Lastly we recommend that if enforced saving is to be required by the government then that government has a duty to ensure that the funds so saved are invested for the common good.
Pension fund performance over the last decade has a been a history of almost perpetual loss making despite the enormous subsidies that pension fund tax relief has provided to the City of London and stock markets, all of which they have frittered away. Investment in local authority bonds for local regeneration, or in bonds or shares issued by a new Green Investment Bank and in hypothecated bonds e.g. to provide alternative funding to replace the inefficiently expensive Private Finance Initiative for funding public sector infrastructure projects would have prevented those losses – because all of these would have paid positive returns to pension fund investors. It is for exactly this reason that we recommend that such assets be the basis for any new state pension fund in the future.
The impact of our proposals would be significant. At least £20 billion a year would be released into the UK economy for new investment.
People would understand what their pension funds were doing, and could hold them to account for it.
State subsidies to pension funds would produce real economic returns for the government.
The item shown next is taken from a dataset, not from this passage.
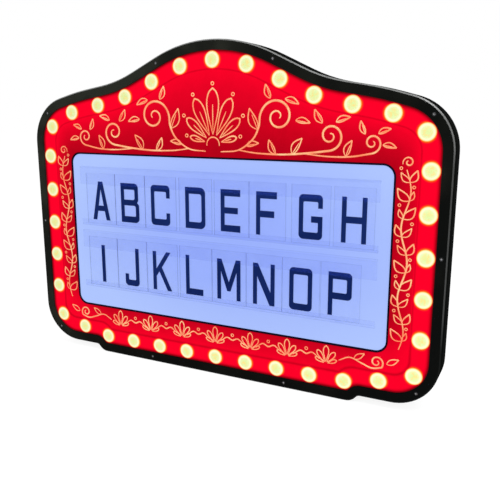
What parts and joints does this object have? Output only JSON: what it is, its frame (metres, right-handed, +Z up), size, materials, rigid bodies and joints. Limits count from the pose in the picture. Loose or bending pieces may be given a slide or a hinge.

And the incentive to save in pensions would be real – because people would see the benefits of
doing so for their immediate well being, for their own future income and for the benefit of their children.
Pension deficits are an issue, but the real problem is the lack of effective thinking about pensions. That's the deficit that has to really be addressed, and soon. I'd suggest Colin and I have made a start, but real debate is needed on a vital issue - costing the UK £38 billion a year - and that's really not happening right now.